▶ _SUPPLIED INFORMATION_:
▬▬▬

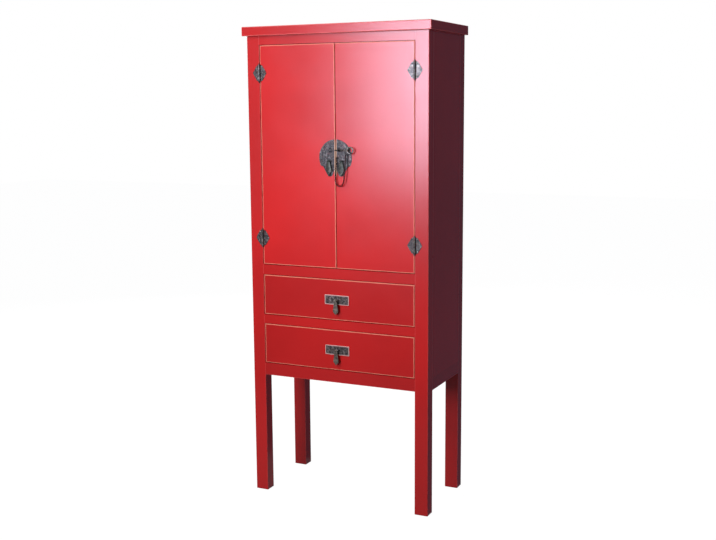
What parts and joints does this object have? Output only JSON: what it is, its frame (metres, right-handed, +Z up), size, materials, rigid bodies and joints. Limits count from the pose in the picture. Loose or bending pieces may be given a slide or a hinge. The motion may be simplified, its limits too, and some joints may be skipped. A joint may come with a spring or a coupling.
{
  "type": "wedding cabinet",
  "caption": "Tall narrow lacquered cabinet on straight legs: inset doors with hinges, lock plate, pin and chain, over inset drawers with hanging tongue pulls.",
  "frame": {"origin": "on the floor, in the middle of the cabinet's overall width and depth", "axes": "+Z up; the doors and drawers face -Y; +X is to the right seen from the front"},
  "size_m": [0.674, 0.3435, 1.6],
  "materials": {
    "red_lacquer": "satin red lacquer, rubbed edges",
    "inside_wood": "thin matt red stain",
    "dark_hardware": "dark aged metal",
    "tack_metal": "dark aged metal",
    "chain_metal": "brown aged metal"
  },
  "bodies": {
    "carcass": {"apron_back": "red_lacquer", "apron_front": "red_lacquer", "apron_left": "red_lacquer", "apron_right": "red_lacquer", "post_back_left": "red_lacquer", "post_back_right": "red_lacquer", "post_front_left": "red_lacquer", "post_front_right": "red_lacquer", "post_hinge_leaves_left": "dark_hardware", "post_hinge_leaves_right": "dark_hardware", "post_tacks": "tack_metal", "rail_back_top": "red_lacquer", "rail_drawers": "red_lacquer", "rail_top": "red_lacquer", "rail_waist": "red_lacquer", "runners_lower": "inside_wood", "runners_upper": "inside_wood", "side_panel_left": "red_lacquer", "side_panel_right": "red_lacquer", "top_board": "red_lacquer", "back_panel": "inside_wood", "cupboard_floor": "inside_wood", "shelf": "inside_wood", "bottom_board": "inside_wood", "board_cleats": "inside_wood", "hinge_pins": "dark_hardware"},
    "left_door": {"door_left": "red_lacquer", "battens_left": "inside_wood", "door_hinge_leaves_left": "dark_hardware", "lock_plate_left": "dark_hardware", "door_tacks_left": "tack_metal", "lock_staple_left": "dark_hardware", "pull_staple_left": "dark_hardware"},
    "right_door": {"door_right": "red_lacquer", "battens_right": "inside_wood", "door_hinge_leaves_right": "dark_hardware", "lock_plate_right": "dark_hardware", "door_tacks_right": "tack_metal", "lock_staple_right": "dark_hardware", "pull_staple_right": "dark_hardware", "chain_staple": "dark_hardware", "lock_chain": "chain_metal"},
    "lock_pin": {"lock_pin": "dark_hardware", "pin_link": "dark_hardware"},
    "left_pull": {"door_pull_left": "dark_hardware"},
    "right_pull": {"door_pull_right": "dark_hardware"},
    "upper_drawer": {"drawer_front_upper": "red_lacquer", "drawer_sides_upper": "inside_wood", "drawer_bottom_upper": "inside_wood", "drawer_back_upper": "inside_wood", "pull_plate_upper": "dark_hardware", "pull_staple_upper": "dark_hardware"},
    "upper_pull": {"drawer_pull_upper": "dark_hardware"},
    "lower_drawer": {"drawer_front_lower": "red_lacquer", "drawer_sides_lower": "inside_wood", "drawer_bottom_lower": "inside_wood", "drawer_back_lower": "inside_wood", "pull_plate_lower": "dark_hardware", "pull_staple_lower": "dark_hardware"},
    "lower_pull": {"drawer_pull_lower": "dark_hardware"}
  },
  "joints": [
    {"name": "left_door_swing", "type": "hinge", "parent": "carcass", "child": "left_door", "pos_m": [-0.278, -0.15855, 1.174], "axis": [0, 0, -1], "range_deg": [0, 175]},
    {"name": "right_door_swing", "type": "hinge", "parent": "carcass", "child": "right_door", "pos_m": [0.278, -0.15855, 1.174], "axis": [0, 0, 1], "range_deg": [0, 175]},
    {"name": "left_pull_swing", "type": "hinge", "parent": "left_door", "child": "left_pull", "pos_m": [-0.0225, -0.16025, 1.163], "axis": [-1, 0, 0], "range_deg": [-3, 150]},
    {"name": "right_pull_swing", "type": "hinge", "parent": "right_door", "child": "right_pull", "pos_m": [0.0225, -0.16025, 1.163], "axis": [-1, 0, 0], "range_deg": [-3, 150]},
    {"name": "lock_pin_slide", "type": "slide", "parent": "right_door", "child": "lock_pin", "axis": [-1, 0, 0], "range_m": [0, 0.021]},
    {"name": "upper_drawer_slide", "type": "slide", "parent": "carcass", "child": "upper_drawer", "axis": [0, -1, 0], "range_m": [0, 0.24]},
    {"name": "upper_pull_swing", "type": "hinge", "parent": "upper_drawer", "child": "upper_pull", "pos_m": [0, -0.16625, 0.703], "axis": [-1, 0, 0], "range_deg": [-10, 150]},
    {"name": "lower_drawer_slide", "type": "slide", "parent": "carcass", "child": "lower_drawer", "axis": [0, -1, 0], "range_m": [0, 0.24]},
    {"name": "lower_pull_swing", "type": "hinge", "parent": "lower_drawer", "child": "lower_pull", "pos_m": [0, -0.16625, 0.532], "axis": [-1, 0, 0], "range_deg": [-10, 150]}
  ]
}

▬▬▬

▶ _AIM_:
Scan the listing above for the word "bodies" and copy every line that holds it.

▶ _TASK RESPONSE_:
What parts and joints does this object have? Output only JSON: what it is, its frame (metres, right-handed, +Z up), size, materials, rigid bodies and joints. Limits count from the pose in the picture. Loose or bending pieces may be given a slide or a hinge. The motion may be simplified, its limits too, and some joints may be skipped. A joint may come with a spring or a coupling.
  "bodies": {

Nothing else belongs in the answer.